I have lost 2 hard drives on 2 of my DVRs and it wasn't Pretty. Very Painful and something I do not want to experience again. So being able to Replace the Drive and then Download the Archived Recordings would be Great.

Have you ever lost your drive on your PC? Painful wasn't it. Think then about losing your recordings which may not be as important but starting all over again is not fun.


----------



## TBoneit (Jul 27, 2006)

hdtvfan0001 said:


> That's mostly what I do as well...most of the time.
> 
> But then again....there is years old content I have because I view it from time to time... would hate to lose that stuff. One hard disk crash...and its bye bye forever. For that reason, some folks might want to archive.


http://www.hauppauge.com/ look at th HD PVR out from DVR into the HD PVR and then component out to the TV and USB to the computer. Average movie maybe 10Gig for 1080i. also captures 720p or 480p.

From their blurb 
"Record your video game play in HD. Or record your favorite TV shows in HD from your cable or satellite TV set top box. Create libraries of your TV recordings by burning them onto Blu-ray compatible DVD disks (2 hours of HDTV per standard DVD disk).
HD PVR has a built in H.264 high definition recorder. Great video quality, great system performance!
New feature! Now records directly into a Playstation 3 or Xbox360 format, plus supports AC-3 audio from S/PDIF."


----------



## hdtvfan0001 (Jul 28, 2004)

TBoneit said:


> http://www.hauppauge.com/site/products/data_hdpvr.htmlcomponent out from DVR into the HD PVR and then component out to the TV and USB to the computer. Average movie maybe 10Gig for 1080i. also captures 720p or 480p


That's been out there a while...and certainly one alternative option...not the best one...but it's one...


----------



## Stuart Sweet (Jun 19, 2006)

I don't know, I think the last time I used my DVD recorder was about two years ago.


----------



## Sysyphus (Nov 27, 2007)

I voted "2", but 2.5 would be nearer my true position.


----------



## jford951 (Oct 6, 2008)

I think that is a great idea


----------



## lwilli201 (Dec 22, 2006)

I am of the RWD ilk. My 3 DVR's are most important when there are 2 or 3 things to record at the same time which does occur from time to time. The only thing I have saved over 3 months is the D12 Satellite Launch. :lol:


----------



## HDinVT (Dec 14, 2006)

Definitely use it, but it needs to be tied to my account, not the specific DVR. I would have upgraded my HR20-700 by now if there was a way to access the content on my eSATA drive on the next DVR. If the future is HMC30 like devices and RVU, it seems D* should give us a migration path for our content stored on the legacy DVRs. Simplistically speaking this could be a way to do just that.


----------



## mpar1 (Mar 20, 2008)

1. I would love this functionality.


----------



## Alan Gordon (Jun 7, 2004)

Sixto said:


> It's a real pain to want to upgrade to an HR24, and you still have dozens of recordings on the old HR20, it would be wonderful to just move them and move on to the new box, and I still have a few old sporting events that I'd like to keep forever.
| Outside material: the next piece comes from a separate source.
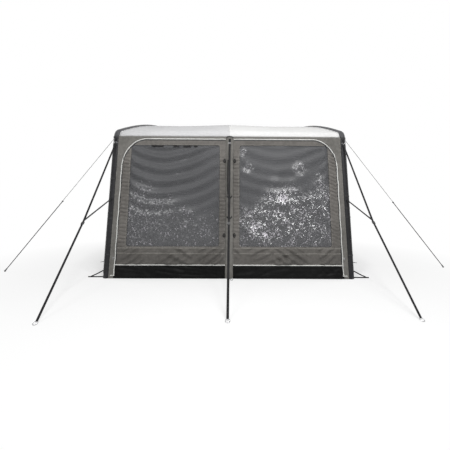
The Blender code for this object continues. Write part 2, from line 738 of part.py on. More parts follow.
def storm_places(side):
    """A storm strap's top end, join, lower end and ring pivot, its brace's start and its D-ring."""
    lift = BEAM_RADIUS + SEAT + (0 if side else FABRIC + SEAT)
    wire = lift + D_RING_WIRE
    hook = front_point(side, D_RING_HEIGHT, wire)
    top = front_point(side, D_RING_HEIGHT - D_RING_RADIUS - D_RING_WIRE - SEAT, wire)
    brace = front_point(side, BRACE_TOP, lift + WEBBING / 2)
    (across, forward, height), (ring_across, ring_forward) = STORM_ROUTES[side]
    join = Vector((across, FEET - forward, height))
    ring = Vector((ring_across, FEET - ring_forward, RING_RADIUS * sin(RING_TILT) + RING_WIRE))
    pivot = ring + ring_slope(join - ring) * RING_RISE
    end = pivot + (join - pivot).normalized() * (RING_WIRE + SEAT)
    return top, join, end, pivot, brace, hook


def ring_slope(along):
    """The way up a ring that leans on the ground under a strap."""
    return Vector((along.x, along.y, 0)).normalized() * cos(RING_TILT) + Vector((0, 0, sin(RING_TILT)))


def storm_strap(place_name, side):
    """A storm strap from the eave's D-ring to a ground ring, its brace strap and its buckle."""
    top, join, end, pivot, brace, hook = storm_places(side)
    place(ribbon(f"storm_strap_{place_name}", [top, join, end], WEBBING_WIDTH, WEBBING), STRAP_BLACK)
    meet = join + (brace - join).normalized() * BRACE_GAP
    place(ribbon(f"brace_strap_{place_name}", [brace, meet], WEBBING_WIDTH, WEBBING), STRAP_BLACK)

    down = (end - join).normalized()
    run = guide(f"buckle_run_{place_name}", join + down * BUCKLE_DROP, strap_across(-down), -down)
    buckle = box(f"storm_buckle_{place_name}", (BUCKLE_WIDTH, BUCKLE_LENGTH, BUCKLE_THICKNESS))
    slot_size = (WEBBING_WIDTH + 2 * BUCKLE_PLAY, BUCKLE_LENGTH + OVERRUN, WEBBING + 2 * BUCKLE_PLAY)
    slot = cutter(box(f"buckle_slot_{place_name}", slot_size))
    slot.parent = run
    bevel(buckle, BUCKLE_ROUND)
    boolean(buckle, slot, "DIFFERENCE")
    place(buckle, BUCKLE_BLACK, run)

    swing = guide(f"ring_pivot_{place_name}", pivot, strap_across(join - pivot), ring_slope(join - pivot))
    start = atan2(RING_BAR, RING_RISE)
    turns = [start + 2 * (pi - start) * step / RING_STEPS for step in range(RING_STEPS + 1)]
    points = [(RING_RADIUS * sin(turn), RING_RADIUS * cos(turn) - RING_RISE, 0) for turn in turns]
    place(wire_loop(f"ground_ring_{place_name}", points, RING_WIRE), RING_STEEL, swing)

    seat = guide(f"d_ring_seat_{place_name}", hook, (1, 0, 0), (0, sin(LEAN), cos(LEAN)))
    turns = [pi * step / D_RING_STEPS for step in range(D_RING_STEPS + 1)]
    points = [(D_RING_RADIUS * cos(turn), -D_RING_RADIUS * sin(turn), 0) for turn in turns]
    place(wire_loop(f"d_ring_{place_name}", points, D_RING_WIRE), RING_STEEL, seat)


def wire_loop(name, points, radius):
    """A closed loop of round wire."""
    loop = tube(name, points, radius, WIRE_RESOLUTION, caps=False)
    loop.data.splines[0].use_cyclic_u = True
    return loop


def arc(centre, radius, first, last):
    """Points along an arc, from one angle to another."""
    angles = [first + (last - first) * step / ARC_STEPS for step in range(ARC_STEPS + 1)]
    return [(centre[0] + radius * cos(angle), centre[1] + radius * sin(angle)) for angle in angles]


def guyline(place_name, side):
    """A side guyline that goes down to a hook, turns there and comes back up to its runner.

    It is laid out in a plane whose X axis runs up the line from the hole that the peg goes
    through and whose Z axis points out of the hook's face.
    """
    out, behind = LINE_ENDS[side]
    eye = Vector((side * out, FEET + behind, PEG_EYE))
    top = Vector((side * (EAVE_WIDTH / 2 + BEAM_RADIUS + LINE_START), FEET + EAVE_SETBACK, LINE_TOP))
    aside = (top - eye).cross(Vector((0, 1, 0))).normalized()
    up = (top - (top - eye).normalized().cross(aside) * LINE_FOLD - eye).normalized()
    plane = guide(f"guyline_plane_{place_name}", eye, up, aside)
    length = (top - eye).dot(up)
    turn = HOOK_LENGTH - HOOK_WIDTH / 2 - HOOK_BAR
    runner_place = turn + (length - turn) * RUNNER_SHARE

    points = [(length, 0, LINE_FOLD)]
    for step in range(LINE_FOLD_STEPS + 1):
        angle = pi * step / LINE_FOLD_STEPS
        points.append((turn - LINE_FOLD * sin(angle), 0, LINE_FOLD * cos(angle)))
    points.append((runner_place + RUNNER_HEIGHT / 2 + LINE_TAIL, 0, -LINE_FOLD))
    place(tube(f"guyline_{place_name}", points, LINE_RADIUS, WIRE_RESOLUTION), LINE_BLACK, plane)
    place(line_hook(f"line_hook_{place_name}", turn), BUCKLE_BLACK, plane)

    slide = guide(f"runner_run_{place_name}", (runner_place, 0, 0), (0, 0, 1), (0, 1, 0), plane)
    half = RUNNER_WIDTH / 2
    outlines = [arc((RUNNER_REACH, 0), half, -pi / 2, pi / 2)]
    outlines[0] += arc((-RUNNER_REACH, 0), half, pi / 2, 3 * pi / 2)
    for centre in (LINE_FOLD, -LINE_FOLD):
        outlines.append(arc((centre, 0), LINE_RADIUS + RUNNER_PLAY, 0, 2 * pi)[1:])
    runner = flat(f"line_runner_{place_name}", outlines, RUNNER_HEIGHT, -RUNNER_HEIGHT / 2)
    place(runner, BUCKLE_BLACK, slide)


def line_hook(name, turn):
    """A flat hook with a round hole for a peg and a small one at its neck that the line turns through."""
    half = HOOK_WIDTH / 2
    spread = atan2(HOOK_NECK / 2, HOOK_NECK_RISE)
    body = arc((0, 0), half, spread + pi / 4, 2 * pi - spread - pi / 4)
    tip = turn + HOOK_BAR
    body += [(HOOK_NECK_RISE, -HOOK_NECK / 2), (tip, -HOOK_NECK / 2), (tip, HOOK_NECK / 2)]
    body += [(HOOK_NECK_RISE, HOOK_NECK / 2)]
    near = ((LINE_FOLD - LINE_RADIUS) ** 2 - (HOOK_THICKNESS / 2) ** 2) ** (1 / 2)
    far = LINE_FOLD + LINE_RADIUS
    hole = arc((turn - (near + far) / 2, 0), (far - near) / 2 + SEAT, 0, 2 * pi)[1:]
    peg_hole = arc((0, 0), HOOK_HOLE, 0, 2 * pi)[1:]
    return flat(name, [body, hole, peg_hole], HOOK_THICKNESS, -HOOK_THICKNESS / 2)


def pegging_straps():
    """A forked webbing strap at each outer foot, and a short strap on the ground at the centre."""
    for place_name, side in SIDES.items():
        near = leg_reach(0) + BEAM_RADIUS / cos(FLARE) + SEAT
        far = near + PEG_STRAP_REACH
        web = PEG_STRAP_WIDTH
        low = SEAT
        high = PEG_STRAP_RISE
        outline = [(near, low), (far + PEG_TAB, low), (far + PEG_TAB, low + web), (far, low + web)]
        outline += [(near - tan(FLARE) * (high + web), high + web), (near - tan(FLARE) * high, high)]
        outline += [(far - 2 * web, low + web), (near - tan(FLARE) * web, low + web)]
        plane = guide(f"peg_strap_plane_{place_name}", (0, FEET, 0), (side, 0, 0), (0, 0, 1))
        strap = flat(f"corner_peg_strap_{place_name}", [outline], PEG_STRAP, -PEG_STRAP / 2)
        place(strap, STRAP_BLACK, plane)
    start = Vector((0, FEET - SKIN / cos(LEAN), SEAT + PEG_STRAP / 2))
    points = [start - Vector((0, CENTRE_PEG_REACH * step / 4, 0)) for step in range(5)]
    place(ribbon("centre_peg_strap", points, PEG_STRAP_WIDTH, PEG_STRAP), STRAP_BLACK)


for old in list(bpy.data.objects):
    bpy.data.objects.remove(old, do_unlink=True)
bpy.context.scene.collection.children.link(part)
bpy.context.scene.collection.children.link(cutters)

SLEEVE_BLACK = material("sleeve_black", (0.022, 0.022, 0.024), 0.7)
BLADDER_CLEAR = material("bladder_clear", (0.62, 0.66, 0.70), 0.35)
VALVE_BLACK = material("valve_black", (0.03, 0.03, 0.03), 0.45)
ROOF_GREY = material("roof_grey", (0.72, 0.73, 0.74), 0.6)
BEAD_WHITE = material("bead_white", (0.8, 0.8, 0.8), 0.5)
WALL_TAUPE = material("wall_taupe", (0.20, 0.19, 0.17), 0.75)
WINDOW_CLEAR = material("window_clear", (0.35, 0.36, 0.38), 0.08, alpha=0.35)
BAND_BLACK = material("band_black", (0.012, 0.012, 0.012), 0.5)
PIPING_PALE = material("piping_pale", (0.52, 0.52, 0.50), 0.6)
BLIND_GREY = material("blind_grey", (0.08, 0.08, 0.082), 0.8)
PAD_GREY = material("pad_grey", (0.10, 0.10, 0.10), 0.8)
STRAP_BLACK = material("strap_black", (0.018, 0.018, 0.020), 0.7)
BUCKLE_BLACK = material("buckle_black", (0.02, 0.02, 0.02), 0.4)
RING_STEEL = material("ring_steel", (0.62, 0.62, 0.62), 0.25, 1.0)
LINE_BLACK = material("line_black", (0.05, 0.05, 0.05), 0.7)
ZIP_METAL = material("zip_metal", (0.35, 0.35, 0.36), 0.35, 1.0)

front = (0, FEET - SKIN / cos(LEAN), 0)
front_wall = guide("front_wall_plane", front, (1, 0, 0), (0, sin(LEAN), cos(LEAN)))
for beam_name, beam_side in BEAMS.items():
    air_beam(beam_name, beam_side)
    storm_strap(beam_name, beam_side)
roof()
front_surround(front_wall)
for side_name, wall_side in SIDES.items():
    front_panel(side_name, wall_side, front_wall)
    zip_slider(side_name, wall_side, front_wall)
    side_of_awning(side_name, wall_side)
    guyline(side_name, wall_side)
pegging_straps()
for piece in part.objects:
    if piece.type == "MESH" and not piece.data.polygons:
        continue
    if piece.type == "MESH":
        piece.data.shade_smooth()
        piece.data.set_sharp_from_angle(angle=radians(35))
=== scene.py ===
"""The looks of an inflatable caravan awning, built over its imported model.

Metres, with +X to the right seen from the front, +Y to the caravan and +Z up.
"""

from collections import namedtuple
from math import atan2, cos, exp, pi, radians, sin, tan

import bmesh
import bpy
from mathutils import Matrix, Vector, noise


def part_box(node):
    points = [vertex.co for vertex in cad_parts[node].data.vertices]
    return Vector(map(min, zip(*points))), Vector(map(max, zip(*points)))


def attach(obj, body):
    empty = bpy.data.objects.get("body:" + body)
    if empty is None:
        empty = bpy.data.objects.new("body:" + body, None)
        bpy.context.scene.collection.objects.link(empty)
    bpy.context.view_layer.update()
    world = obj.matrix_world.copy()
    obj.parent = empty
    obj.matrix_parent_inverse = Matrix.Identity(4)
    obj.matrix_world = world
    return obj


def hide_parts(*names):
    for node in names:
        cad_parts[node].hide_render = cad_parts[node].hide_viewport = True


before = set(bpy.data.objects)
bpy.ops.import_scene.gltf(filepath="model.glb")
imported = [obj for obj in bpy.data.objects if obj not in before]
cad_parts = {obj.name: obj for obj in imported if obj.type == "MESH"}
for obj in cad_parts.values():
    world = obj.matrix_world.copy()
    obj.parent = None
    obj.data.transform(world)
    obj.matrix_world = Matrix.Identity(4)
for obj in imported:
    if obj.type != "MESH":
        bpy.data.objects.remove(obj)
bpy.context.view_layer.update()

# The awning's own sizes, as the model has them
LEG_WIDTH = 3.21
EAVE_WIDTH = 3.10
EAVE_HEIGHT = 1.93
EAVE_SETBACK = 0.194
ROOF_RISE = 0.51
ROOF_CROWN = 0.055
FEET = -1.204984
BACK = 1.26
LEAN = atan2(EAVE_SETBACK, EAVE_HEIGHT)
FLARE = atan2((LEG_WIDTH - EAVE_WIDTH) / 2, EAVE_HEIGHT)
WALL_OUT = (0, -cos(LEAN), sin(LEAN))
WALL_UP = Vector((0, sin(LEAN), cos(LEAN)))
BEAM_RADIUS = 0.05
ELBOW_RADIUS = 0.09
SEAT = 0.0004  # between pieces that lie on each other
LEAF_GAP = 0.0006  # round a panel or door that opens
HINGE_GAP = 0.0026
GROUND_GAP = 0.004
SKIN = BEAM_RADIUS + SEAT
FABRIC = 0.002
CLEAR_SHEET = 0.0008
ROOF_SEAM = 1.885
ROOF_SAG = 0.012
PAD_THICKNESS = 0.035
STRIP_SIDE = 0.05  # of the strip between the panels
PANEL_HINGE = STRIP_SIDE + HINGE_GAP
PANEL_TOP = 1.868
PANEL_SIDE = 1.51  # at the ground
PANEL_TAPER = 0.04
PANEL_CORNER = {"across": 1.13, "up": 1.448, "width": 0.34, "height": 0.42}
BAND_TOP = 0.176
SEAM_HEIGHT = 0.325  # of the seam across a panel, below its window
PIPING_INSET = 0.0096
ZIP_INSET = 0.0215
SEAM_INSET = 0.026
WINDOW = {"inner": 0.135, "outer_top": 1.333, "outer_foot": 1.357, "foot": 0.415, "top": 1.772, "corner": 0.03}
WEBBING_WIDTH = 0.025
SIDES = {"left": -1, "right": 1}
BEAMS = {"left": -1, "centre": 0, "right": 1}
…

Yeah... this is a big reason for me as well.

When I first got an HR2x, it was the HR20-100. About a week or two after getting it, it started having issues (I don't remember what they were). I called DirecTV about it and they sent me a refurbished HR20-700 (which I still have). I would have sent the HR20-100 back the next day, but I kept it for quite a bit longer than I wanted to in order to get some of the stuff off of it I had recorded, and ended up having to delete multiple things I wanted to watch due to lack of time. A few years later, and the only reason I still have an HR20-700 and HR23-700 on my account (especially with lease fees going up next month) is because I still haven't managed to clean them off, and once I do, I'll have to lose some recordings I really want to keep. 

I also have some concerts that I like to keep to listen to from time to time, as well as the fact that I have some movies recorded that may not be available on Blu-ray for quite some time, if ever, as well as some Made-For-TV films that may never make it to Blu-ray.

I also have a few other types as well, but I think everybody gets the idea...

~Alan


----------



## CCarncross (Jul 19, 2005)

All I want is the ability to keep my recordings and move them to a replacement DVR, beyond that, I don't believe in external long term archiving of tv...so I chose 5.


----------



## rayik (Mar 30, 2009)

Would love the ability to archieve to external storage.

Would expect, and have no problems with, the archieve to be encoded with a D* subscription required to view it. (No valid subscription, archieve can not be played.)


----------



## Richierich (Jan 10, 2008)

CCarncross said:


> All I want is the ability to keep my recordings and move them to a replacement DVR, beyond that, I don't believe in external long term archiving of tv...so I chose 5.


Well, by voting a 5, you will never get your wish!!!


----------



## DrummerBoy523 (Jan 9, 2007)

A LOT!!! with the following caveat:

I would also like to say that they need to remove restriction that marries the programming to the device. IMO, the programming should be able to be played on any DTV equipment that you have on your account or I wouldn't use this feature.

In the past 4 years, I've had 4 receivers go bad - and it would be nice not to have to lose LOTS of recordings when a receiver goes bad.


----------



## JACKIEGAGA (Dec 11, 2006)

Extremely Important (would likely use it alot)

I would like to move recording from DVR to DVR


----------



## Scott Kocourek (Jun 13, 2009)

Take it or leave it, I don't know if I'd ever use it but I don't see a reason not to offer it.


----------



## Richierich (Jan 10, 2008)

DrummerBoy523 said:


> A LOT!!! with the following caveat:
> 
> I would also like to say that they need to remove restriction that marries the programming to the device. IMO, the programming should be able to be played on any DTV equipment that you have on your account or I wouldn't use this feature.
> 
> In the past 4 years, I've had 4 receivers go bad - and it would be nice not to have to lose LOTS of recordings when a receiver goes bad.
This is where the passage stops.